-- Start of Extracted entries --

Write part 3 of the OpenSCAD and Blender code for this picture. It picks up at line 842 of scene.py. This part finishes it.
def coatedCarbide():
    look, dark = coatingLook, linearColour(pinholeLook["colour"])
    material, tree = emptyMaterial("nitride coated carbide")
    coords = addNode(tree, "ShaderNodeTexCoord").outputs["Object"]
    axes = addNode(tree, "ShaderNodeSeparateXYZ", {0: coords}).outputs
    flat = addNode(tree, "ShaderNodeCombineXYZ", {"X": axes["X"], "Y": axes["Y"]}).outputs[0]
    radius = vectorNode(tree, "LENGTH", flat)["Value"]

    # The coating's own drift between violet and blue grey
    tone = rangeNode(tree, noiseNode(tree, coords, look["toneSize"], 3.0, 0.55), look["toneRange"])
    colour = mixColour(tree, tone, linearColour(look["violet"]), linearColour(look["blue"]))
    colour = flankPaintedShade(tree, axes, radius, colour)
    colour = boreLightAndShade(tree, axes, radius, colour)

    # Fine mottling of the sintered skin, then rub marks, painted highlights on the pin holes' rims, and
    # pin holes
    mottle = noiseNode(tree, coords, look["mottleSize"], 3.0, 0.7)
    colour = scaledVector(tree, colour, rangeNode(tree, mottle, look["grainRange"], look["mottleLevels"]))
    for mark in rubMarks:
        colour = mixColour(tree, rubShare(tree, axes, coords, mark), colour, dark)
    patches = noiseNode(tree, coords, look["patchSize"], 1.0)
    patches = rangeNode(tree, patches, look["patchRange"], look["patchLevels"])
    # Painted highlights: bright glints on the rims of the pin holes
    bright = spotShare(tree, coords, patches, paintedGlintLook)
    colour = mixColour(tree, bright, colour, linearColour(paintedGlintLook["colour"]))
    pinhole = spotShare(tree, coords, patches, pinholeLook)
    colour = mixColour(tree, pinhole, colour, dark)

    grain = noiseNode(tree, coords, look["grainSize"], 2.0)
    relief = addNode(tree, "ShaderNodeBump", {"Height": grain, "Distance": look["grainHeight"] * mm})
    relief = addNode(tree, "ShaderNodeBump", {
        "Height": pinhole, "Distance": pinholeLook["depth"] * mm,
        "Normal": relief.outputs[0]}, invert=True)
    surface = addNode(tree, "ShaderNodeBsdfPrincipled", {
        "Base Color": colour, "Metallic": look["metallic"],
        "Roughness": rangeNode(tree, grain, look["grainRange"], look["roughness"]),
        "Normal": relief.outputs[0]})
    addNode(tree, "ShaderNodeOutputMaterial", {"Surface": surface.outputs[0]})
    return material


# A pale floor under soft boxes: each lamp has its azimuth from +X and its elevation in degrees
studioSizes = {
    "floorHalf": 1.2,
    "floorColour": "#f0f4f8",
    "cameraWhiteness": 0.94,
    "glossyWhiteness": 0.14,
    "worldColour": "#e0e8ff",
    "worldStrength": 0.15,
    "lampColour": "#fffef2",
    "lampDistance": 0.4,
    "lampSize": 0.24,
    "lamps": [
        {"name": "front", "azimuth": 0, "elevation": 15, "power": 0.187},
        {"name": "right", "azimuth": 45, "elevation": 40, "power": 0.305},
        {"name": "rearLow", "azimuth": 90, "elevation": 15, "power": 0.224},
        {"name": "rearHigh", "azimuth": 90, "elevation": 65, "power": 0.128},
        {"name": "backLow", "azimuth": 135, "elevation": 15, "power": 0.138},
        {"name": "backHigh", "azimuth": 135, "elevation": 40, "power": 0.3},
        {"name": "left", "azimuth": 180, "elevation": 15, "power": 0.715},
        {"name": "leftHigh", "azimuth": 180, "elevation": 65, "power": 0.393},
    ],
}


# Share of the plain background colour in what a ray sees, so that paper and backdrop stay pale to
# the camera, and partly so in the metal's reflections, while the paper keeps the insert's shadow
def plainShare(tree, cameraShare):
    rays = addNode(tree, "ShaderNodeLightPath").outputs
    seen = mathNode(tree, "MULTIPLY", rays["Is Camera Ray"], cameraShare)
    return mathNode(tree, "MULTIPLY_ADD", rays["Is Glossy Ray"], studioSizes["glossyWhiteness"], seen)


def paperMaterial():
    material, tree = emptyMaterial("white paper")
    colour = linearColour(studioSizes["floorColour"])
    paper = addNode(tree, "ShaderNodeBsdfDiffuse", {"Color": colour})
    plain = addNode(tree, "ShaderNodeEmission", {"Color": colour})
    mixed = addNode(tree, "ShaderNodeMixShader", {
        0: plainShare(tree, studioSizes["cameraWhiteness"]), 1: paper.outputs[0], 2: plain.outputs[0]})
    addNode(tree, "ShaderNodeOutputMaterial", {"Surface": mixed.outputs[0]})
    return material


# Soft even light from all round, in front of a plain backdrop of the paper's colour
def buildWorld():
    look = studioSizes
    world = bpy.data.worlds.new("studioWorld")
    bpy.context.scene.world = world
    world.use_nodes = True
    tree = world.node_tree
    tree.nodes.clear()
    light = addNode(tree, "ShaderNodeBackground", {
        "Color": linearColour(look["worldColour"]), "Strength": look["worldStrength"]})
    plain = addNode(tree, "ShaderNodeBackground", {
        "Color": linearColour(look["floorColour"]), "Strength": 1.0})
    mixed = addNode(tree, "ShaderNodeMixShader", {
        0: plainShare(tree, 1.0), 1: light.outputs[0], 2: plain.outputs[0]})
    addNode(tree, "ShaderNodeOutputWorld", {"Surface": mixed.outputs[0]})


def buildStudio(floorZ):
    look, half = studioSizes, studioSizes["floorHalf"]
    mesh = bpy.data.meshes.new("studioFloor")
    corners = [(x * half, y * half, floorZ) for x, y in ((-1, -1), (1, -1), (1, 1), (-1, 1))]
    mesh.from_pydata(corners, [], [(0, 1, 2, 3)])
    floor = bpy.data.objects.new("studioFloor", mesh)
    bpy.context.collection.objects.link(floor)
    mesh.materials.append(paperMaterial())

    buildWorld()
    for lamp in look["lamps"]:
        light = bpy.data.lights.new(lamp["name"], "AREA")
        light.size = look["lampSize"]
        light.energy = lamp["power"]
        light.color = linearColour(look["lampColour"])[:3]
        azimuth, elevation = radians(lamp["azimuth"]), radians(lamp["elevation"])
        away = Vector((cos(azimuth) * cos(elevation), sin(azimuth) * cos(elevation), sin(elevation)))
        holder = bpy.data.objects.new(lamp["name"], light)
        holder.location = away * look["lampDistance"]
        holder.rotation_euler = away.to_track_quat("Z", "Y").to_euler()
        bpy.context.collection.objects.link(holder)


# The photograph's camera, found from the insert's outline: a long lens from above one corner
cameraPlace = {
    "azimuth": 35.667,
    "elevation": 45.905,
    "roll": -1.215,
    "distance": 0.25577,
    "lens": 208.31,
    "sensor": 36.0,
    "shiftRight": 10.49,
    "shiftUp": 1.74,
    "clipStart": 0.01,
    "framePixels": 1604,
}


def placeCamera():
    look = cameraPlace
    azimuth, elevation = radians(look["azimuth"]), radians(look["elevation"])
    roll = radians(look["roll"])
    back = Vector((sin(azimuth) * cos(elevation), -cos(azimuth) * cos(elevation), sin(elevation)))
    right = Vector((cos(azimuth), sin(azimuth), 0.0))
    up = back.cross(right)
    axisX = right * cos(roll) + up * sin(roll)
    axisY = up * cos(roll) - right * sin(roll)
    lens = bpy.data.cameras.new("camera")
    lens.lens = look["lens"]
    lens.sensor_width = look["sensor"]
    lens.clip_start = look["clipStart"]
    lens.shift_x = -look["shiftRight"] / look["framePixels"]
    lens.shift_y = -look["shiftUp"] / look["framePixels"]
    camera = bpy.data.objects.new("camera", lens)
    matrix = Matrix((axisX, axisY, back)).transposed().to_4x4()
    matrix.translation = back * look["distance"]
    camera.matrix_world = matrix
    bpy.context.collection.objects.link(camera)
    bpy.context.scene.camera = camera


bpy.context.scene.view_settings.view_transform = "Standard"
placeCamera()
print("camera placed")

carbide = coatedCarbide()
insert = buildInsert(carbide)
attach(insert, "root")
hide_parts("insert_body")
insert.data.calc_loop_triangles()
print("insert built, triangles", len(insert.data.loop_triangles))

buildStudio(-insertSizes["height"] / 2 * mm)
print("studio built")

-- End of Extracted entries --
-- Start of Extracted entries --

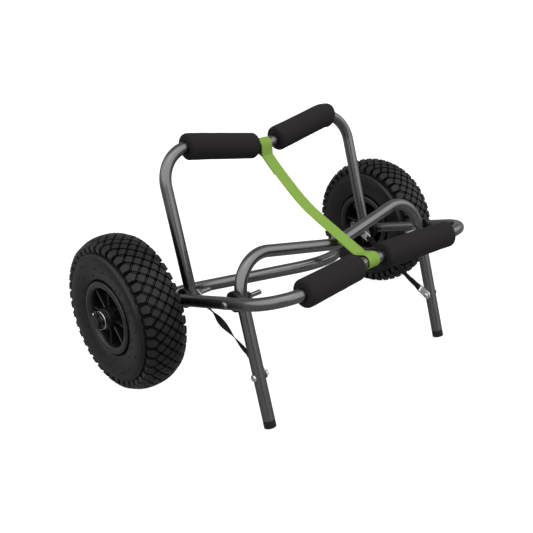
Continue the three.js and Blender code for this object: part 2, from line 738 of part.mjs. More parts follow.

-- End of Extracted entries --

• _Stated exercise_:
Reproduce exactly the lines from the line with "Write part 3" to the line with "colour = mixColour(tree, pinhole, colour, dark)", both end lines included.

• _Full output_:
Write part 3 of the OpenSCAD and Blender code for this picture. It picks up at line 842 of scene.py. This part finishes it.
def coatedCarbide():
    look, dark = coatingLook, linearColour(pinholeLook["colour"])
    material, tree = emptyMaterial("nitride coated carbide")
    coords = addNode(tree, "ShaderNodeTexCoord").outputs["Object"]
    axes = addNode(tree, "ShaderNodeSeparateXYZ", {0: coords}).outputs
    flat = addNode(tree, "ShaderNodeCombineXYZ", {"X": axes["X"], "Y": axes["Y"]}).outputs[0]
    radius = vectorNode(tree, "LENGTH", flat)["Value"]

    # The coating's own drift between violet and blue grey
    tone = rangeNode(tree, noiseNode(tree, coords, look["toneSize"], 3.0, 0.55), look["toneRange"])
    colour = mixColour(tree, tone, linearColour(look["violet"]), linearColour(look["blue"]))
    colour = flankPaintedShade(tree, axes, radius, colour)
    colour = boreLightAndShade(tree, axes, radius, colour)

    # Fine mottling of the sintered skin, then rub marks, painted highlights on the pin holes' rims, and
    # pin holes
    mottle = noiseNode(tree, coords, look["mottleSize"], 3.0, 0.7)
    colour = scaledVector(tree, colour, rangeNode(tree, mottle, look["grainRange"], look["mottleLevels"]))
    for mark in rubMarks:
        colour = mixColour(tree, rubShare(tree, axes, coords, mark), colour, dark)
    patches = noiseNode(tree, coords, look["patchSize"], 1.0)
    patches = rangeNode(tree, patches, look["patchRange"], look["patchLevels"])
    # Painted highlights: bright glints on the rims of the pin holes
    bright = spotShare(tree, coords, patches, paintedGlintLook)
    colour = mixColour(tree, bright, colour, linearColour(paintedGlintLook["colour"]))
    pinhole = spotShare(tree, coords, patches, pinholeLook)
    colour = mixColour(tree, pinhole, colour, dark)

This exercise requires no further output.